At first, the project for the constitution of the Bienal sought to overcome the peripheral condition of the country, giving materiality to the 1950s development plans based on a new model of entrepreneurship embodied in the figure of Matarazzo. Founder of the São Paulo Museum of Modern Art (MAM-SP) under the auspices of The Museum of Modern Art (MoMa-NY), he faced the challenge of opening an international biennial exhibition in less than two years from foundation of the institution. There are many versions about who proposed the idea of the show, but Matarazzo is the one who makes it possible through the Museum, even with the resistance of its director, Lourival Gomes Machado. Once the decision is made, he goes in search of funds for the awards of the first edition, which will be supported by the Cia Geral de Seguros Sul América [Sul América General Insurance Company), the Jockey Club, the Bank of the State of São Paulo and the State Government.
Its exhibition model is the Venice Biennale, founded in 1895, showing the artistic production of countries organized in national pavilions, thus demonstrating a type of “healthy” competition in a civilizing context.
Although Matarazzo’s central role is irrefutable, it is important to highlight the articulation made by his wife Yolanda Penteado in the realization of the event, thanks to her extensive network of contacts. The niece Olivia Guedes Penteado’s and belonging to the coffee elite, Penteado will use her influence and – in partnership with Maria Martins, who navigated the international diplomatic and artistic circuit – guarantee safe conduit for the participation of artists wary of shipping works to a remote country.
While the pair circulated in search of works, Gomes Machado and Matarazzo obtained, from the City Hall, temporary possession of the Trianon belvedere, located on Avenida Paulista, to set up the Bienal. A special and emblematic location, the subject of disputes for the installation of new cultural spaces, a structure designed by Luís Saia and Eduardo Knesse de Mello with about 5,000m2 was built to house the event.
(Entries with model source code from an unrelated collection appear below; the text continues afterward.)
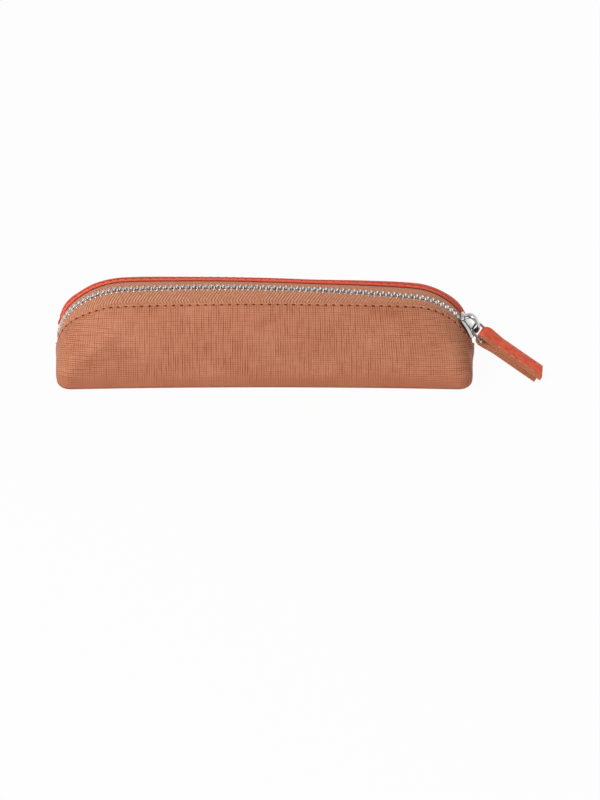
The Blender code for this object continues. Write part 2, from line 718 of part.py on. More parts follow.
def make_strap_layer(name, depth_out, group, finish, frame):
    """One layer of the folded strap, as wide as the strap."""
    outline = band_outline(strap_line(depth_out), STRAP_SKIN)
    obj = flat_curve(name, outline, STRAP_WIDTH / 2, group, finish)
    obj.rotation_euler = (math.pi / 2, 0, 0)
    obj.parent = frame
    return obj


def make_empty(name, group, matrix, parent=None):
    """An axis that moving pieces hang from."""
    empty = bpy.data.objects.new(name, None)
    group.objects.link(empty)
    empty.matrix_world = matrix
    if parent:
        bpy.context.view_layer.update()
        empty.parent = parent
        empty.matrix_parent_inverse = parent.matrix_world.inverted()
    bpy.context.view_layer.update()
    return empty


def pull_frames():
    """Frames of the slider's middle, the link's upper bar and the strap's bar."""
    slider = Matrix.Rotation(-SLIDER_HEADING, 4, "Y")
    slider.translation = SHOULDER_CENTRE + bent(0, 0, 0)
    yaw = Matrix.Rotation(-PULL_YAW, 4, "Z")
    link = yaw @ Matrix.Rotation(LINK_DROP, 4, "Y")
    link.translation = slider @ Vector((LINK_PLACE, 0, LINK_HEIGHT))
    strap = yaw @ Matrix.Rotation(STRAP_DROP, 4, "Y")
    strap.translation = link @ Vector((LINK_LENGTH, 0, 0))
    return slider, link, strap


def build():
    clear_scene()
    parts = new_collection("pen_case")
    cutters = new_collection("cutters")
    tan = make_material("tan_leather", (0.53, 0.19, 0.11), 0.55, 0)
    coral = make_material("coral_leather", (0.76, 0.09, 0.045), 0.5, 0)
    cloth = make_material("lining_cloth", (0.30, 0.16, 0.11), 0.9, 0)
    tape = make_material("zip_tape", (0.60, 0.24, 0.13), 0.85, 0)
    steel = make_material("nickel", (0.62, 0.61, 0.60), 0.25, 1)
    make_panel("front_panel", -1, parts, tan)
    make_panel("back_panel", 1, parts, coral)
    make_lining("front_lining", -1, parts, cloth)
    make_lining("back_lining", 1, parts, cloth)
    for side, word in ((-1, "front"), (1, "back")):
        make_stringer(word + "_stringer", side, parts, cutters, tape, steel)
        make_top_stop(word + "_top_stop", side, parts, steel)
    make_bottom_stop("bottom_stop", parts, steel)
    slider, link, strap = pull_frames()
    axis = make_empty("slider_axis", parts, Matrix.Translation(SHOULDER_CENTRE))
    middle = make_empty("slider_middle", parts, slider, axis)
    upper = make_empty("link_axis", parts, link, middle)
    lower = make_empty("strap_axis", parts, strap, upper)
    make_slider("slider_body", parts, cutters, steel, axis)
    make_bridge("slider_bridge", parts, steel, middle)
    make_link("pull_link", parts, steel, upper)
    make_strap_layer("strap_lining", STRAP_LINING_DEPTH, parts, tan, lower)
    make_strap_layer("strap_face", STRAP_FACE_DEPTH, parts, coral, lower)


build()
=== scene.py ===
"""Looks of the slim two-tone pen case, dressed over its CAD frame.

Every piece is a parametric surface in metres, in the frame of the case: +X towards the
slider, -Y the front, +Z up. The panels, tapes and teeth follow the same path over the top as
the CAD solids do, and the slider, link and strap start from their joints.
"""
import json
import math

import bpy
import numpy as np
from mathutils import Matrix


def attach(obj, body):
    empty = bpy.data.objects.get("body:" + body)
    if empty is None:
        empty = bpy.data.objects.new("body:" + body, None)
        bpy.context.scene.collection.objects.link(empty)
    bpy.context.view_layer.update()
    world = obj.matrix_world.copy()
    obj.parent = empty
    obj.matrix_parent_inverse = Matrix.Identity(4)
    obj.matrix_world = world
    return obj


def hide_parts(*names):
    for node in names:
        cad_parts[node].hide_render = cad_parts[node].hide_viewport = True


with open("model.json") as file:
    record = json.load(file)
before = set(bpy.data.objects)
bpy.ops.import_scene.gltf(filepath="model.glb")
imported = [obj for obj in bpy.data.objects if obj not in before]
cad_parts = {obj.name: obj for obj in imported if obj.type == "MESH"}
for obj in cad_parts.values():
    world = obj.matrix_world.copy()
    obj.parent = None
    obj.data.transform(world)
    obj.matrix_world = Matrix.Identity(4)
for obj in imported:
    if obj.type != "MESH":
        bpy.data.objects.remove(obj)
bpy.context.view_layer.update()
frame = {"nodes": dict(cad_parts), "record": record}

MM = 0.001

# Sizes shared with the CAD solids
BODY_LENGTH = 200 * MM
BASE_DEPTH = 46.4 * MM
RIDGE_HEIGHT = 44.7 * MM
BASE_INSET = 1.2 * MM
BASE_WAIST = 2.2 * MM
BASE_CORNER_RADIUS = 7 * MM
BASE_FOLD_RADIUS = 3 * MM
WALL_BULGE = 1.4 * MM
LEFT_END_INSET = 1.2 * MM
SLIDER_INSET = 4 * MM
LEFT_LOWER_RADIUS = 24 * MM
LEFT_UPPER_RADIUS = 40 * MM
SHOULDER_RADIUS = 32 * MM
LEFT_LEAD = 4.5 * MM
RIGHT_LEAD = 3 * MM
LEFT_END_HEADING = math.radians(84)
LEFT_BEND_HEADING = math.radians(40)
LEFT_TOP_HEADING = math.radians(3)
RIGHT_TOP_HEADING = math.radians(-6.5)
SLIDER_HEADING = math.radians(-60)
RIGHT_END_HEADING = math.radians(-74)
OPENING_HALF_WIDTH = 13 * MM
OPENING_PLACE_SHARES = (0, 0.008, 0.022, 0.042, 0.070, 0.105, 0.150, 0.215, 0.330,
                        0.580, 0.716, 0.824, 0.900, 0.935, 0.958, 0.981, 0.992, 1)
FRONT_WIDTH_SHARES = (0.028, 0.30, 0.41, 0.50, 0.61, 0.74, 0.85, 0.93, 0.95,
                      0.86, 0.73, 0.58, 0.52, 0.50, 0.485, 0.455, 0.30, 0.028)
BACK_WIDTH_SHARES = (0.028, 0.36, 0.62, 0.72, 0.68, 0.68, 0.76, 0.76, 0.68,
                     0.60, 0.76, 0.90, 0.84, 0.80, 0.74, 0.58, 0.34, 0.028)
# Drop of the edge below the teeth, reach of its roll and slope where it starts
FRONT_EDGE = (2.8 * MM, 8 * MM, math.radians(12))
BACK_EDGE = (1.2 * MM, 13 * MM, math.radians(-4))
END_SEAM_HALF_GAP = 0.36 * MM
BASE_SEAM_GAP = 0.8 * MM
LINING_GAP = 0.45 * MM
TAPE_GAP = 0.5 * MM
PANEL_THICKNESS = 1.1 * MM
LINING_THICKNESS = 0.4 * MM
TAPE_THICKNESS = 0.6 * MM
WALL_RISE_SHARE = 0.42
TAPE_EDGE = 1.3 * MM
TAPE_FLAT = 3.2 * MM
CHAIN_PITCH = 2.72 * MM
CHAIN_START = 7.3 * MM
CHAIN_PAST_SLIDER = 0.5 * MM
TOOTH_HEIGHT = 2.2 * MM
SLIDER_LENGTH = 11.2 * MM
SLIDER_HALF_WIDTH = 5 * MM
SLIDER_PLATE = 0.9 * MM
SLIDER_CLEARANCE = 0.3 * MM
SLIDER_CHANNEL = 3.4 * MM
SLIDER_PLACE_SHARES = (-0.5, -0.46, -0.36, -0.16, 0.04, 0.2, 0.34, 0.44, 0.5)
PULL_YAW = math.radians(20)
LINK_LENGTH = 7.4 * MM
LINK_DROP = math.radians(43)
LINK_WIRE_RADIUS = 0.6 * MM
LINK_TOP_HALF_WIDTH = 4.2 * MM
LINK_LOW_HALF_WIDTH = 5.5 * MM
LINK_CORNER_RADIUS = 1.0 * MM
STRAP_LENGTH = 32 * MM
STRAP_WIDTH = 8.4 * MM
STRAP_DROP = math.radians(29)
STRAP_SKIN = 1.0 * MM
STRAP_LAYER_GAP = 0.3 * MM
STRAP_LOOP_GAP = 0.35 * MM
STRAP_NECK = 8.5 * MM
STRAP_LOWER_SHORTER = 1.5 * MM

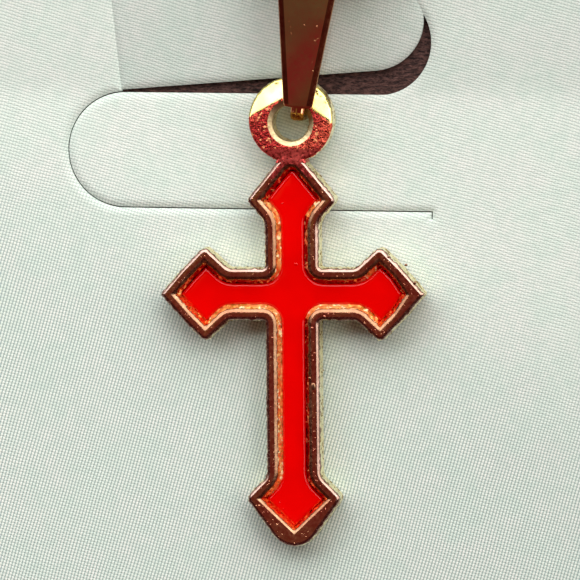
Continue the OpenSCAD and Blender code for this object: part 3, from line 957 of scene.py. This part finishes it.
def station_finish(v, count):
    if v <= BEND_R:
        return [PRONG] * count
    if v <= LEG_START + 0.2:
        return [STRIP_FLAT] * count
    row = SECTION_STEPS + 1
    return [STRIP_EDGE if j % row < SECTION_STEPS else STRIP_FLAT for j in range(count)]


def bail_piece(materials):
    line = strip_path()
    place = (
        Matrix.Translation((*BAIL_XY, CARD_T + SEAT_GAP))
        @ Matrix.Rotation(radians(-BAIL_LEAN), 4, "Z")
    )
    points, finish = [], []
    for k, p in enumerate(line):
        before, after = line[max(k - 1, 0)], line[min(k + 1, len(line) - 1)]
        d = unit(after - before)
        out = xy(-d[1], d[0])
        section = rounded_section(strip_width(p[0], p[1]))
        points += [(w, *(p + out * h)) for w, h in section]
        if k < len(line) - 1:
            finish += station_finish(p[0], len(section))
    faces = stack_faces(len(line), len(section))
    finish += [STRIP_FLAT, STRIP_FLAT]
    obj = make_mesh("bail_strip", placed(place, points), faces, materials, finish, smooth_angle=50)
    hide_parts("bail")


# The chain: the same path as the solids, with round wire

BEND_ANGLE = radians(90 - SPREAD_ANGLE)
HEAD_SIN, HEAD_COS = sin(BEND_ANGLE), cos(BEND_ANGLE)
BACK_ANGLE = pi - BEND_ANGLE
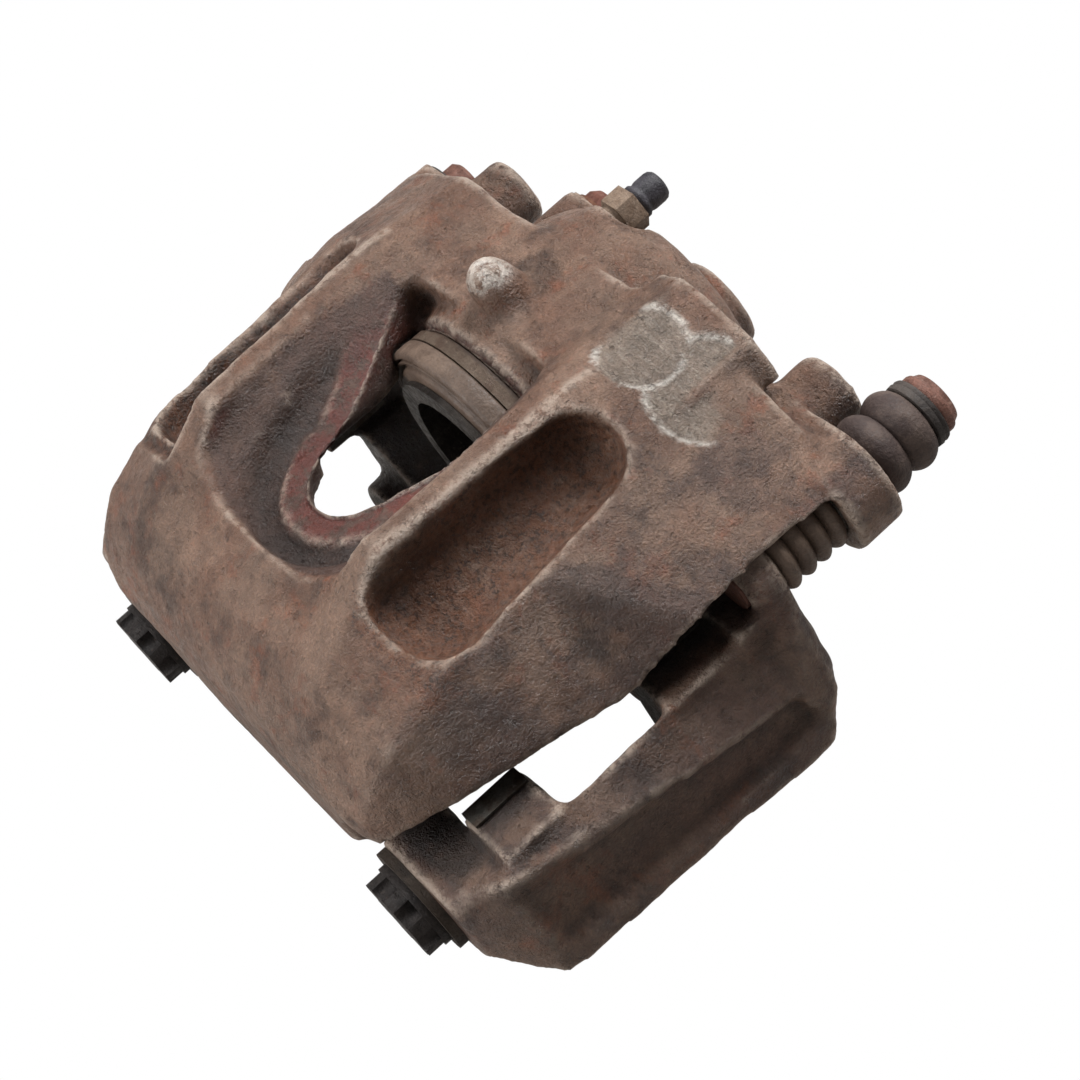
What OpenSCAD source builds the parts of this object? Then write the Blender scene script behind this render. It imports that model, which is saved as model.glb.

The much talked about improvisation of this first edition – as to the list of artists, works and infrastructure – resulted in victory: inaugurated on October 20, 1951, the 1st Biennial of the Museum of Modern Art of São Paulo received 729 artists and 1,854 works representing 25 countries.
The boldness and success of the project contributed to the immediate beginning of the II Biennial’s preparations in a new environment: Ibirapuera Park, with a buildings designed by Oscar Niemeyer and gardens by Burle Marx, created for the celebrations of the IV Centenary of the City of São Paulo, whose Organizing Committee was also chaired by Matarazzo.
More audacious than the first edition, the II Bienal, led by Sérgio Milliet, would effectively contribute to shaping the image of the formerly provincial city that turned into metropolis of the future, a symbol of industrialization, national progress and of the modernist project. With support from the São Paulo State Governor, Lucas Nogueira Garcez, the complex was quickly built to house 3,374 works, 712 artists representing 33 countries. It also attracted attention due to Pablo Picasso’s special room and the exposure of Guernica (1937), conceded by the artist himself to the event, despite the recommendations of MoMA-NY, that housed the painting at the time. Two will be the pavilions occupied by the Bienal: the Palácio dos Estados (current Pavilhão das Culturas Brasileiras) and the Palácio das Nações (current Museu Afro Brasil). Special rooms exhibited works by Paul Klee, Oskar Kokoschka, Alexander Calder, James Ensor, Edvard Munch and Piet Mondrian, among others. In addition, the II Bienal received and awarded Walter Gropius – former director of Bauhaus, an icon of architectural modernism – in design and art. In an initiative that becomes relevant to the local context and for the following editions, a group of educators called monitors was organized and trained by Wolfgang Pfeiffer to take visitors through the exhibition. The training of educators during the subsequent Biennials will serve as a school itself for many professionals in the artistic field since then.
The first two Biennials established high conceptual, material and expectations parameters on the part of the public, and thus, over the years, there was a permanent need to rethink each exhibition in juxtaposition and even confrontation in relation to the formats and contents previously explored. But the narratives about the Biennial are not limited to the institutional history and are entangled in other social, political and economic dimensions of the country. With its growing role in the cultural field, at the same time allied with different groups and governmental bodies, the Bienal de São Paulo will exhibit tense moments in the exhibitions of the years 1965 and 1967 with demonstrations against intellectual prisons and progressive censorship. The X Bienal, known as the Boycott Biennial (1969) will be set up with difficulties due to the refusal of artists, curators and country representatives to participate, since they identified the institution with the regime of exception. From the 1980s, with the country’s redemocratization, the exhibitions started to present a greater dialogue with the internationalized debate, but also pointed out ways for a particular reflection on the condition of an ex-European colony in the context of globalization and the world reconfiguration with the end of the Cold War. As a prestigious example, we can take the Biennial of Anthropophagy (1998): curated by Paulo Herkenhoff, the exhibition inserted the notion of anthropophagy in the globalizing international artistic and cultural debate as a category to reflect on cultural differences that become inequalities due to physical or symbolic violence.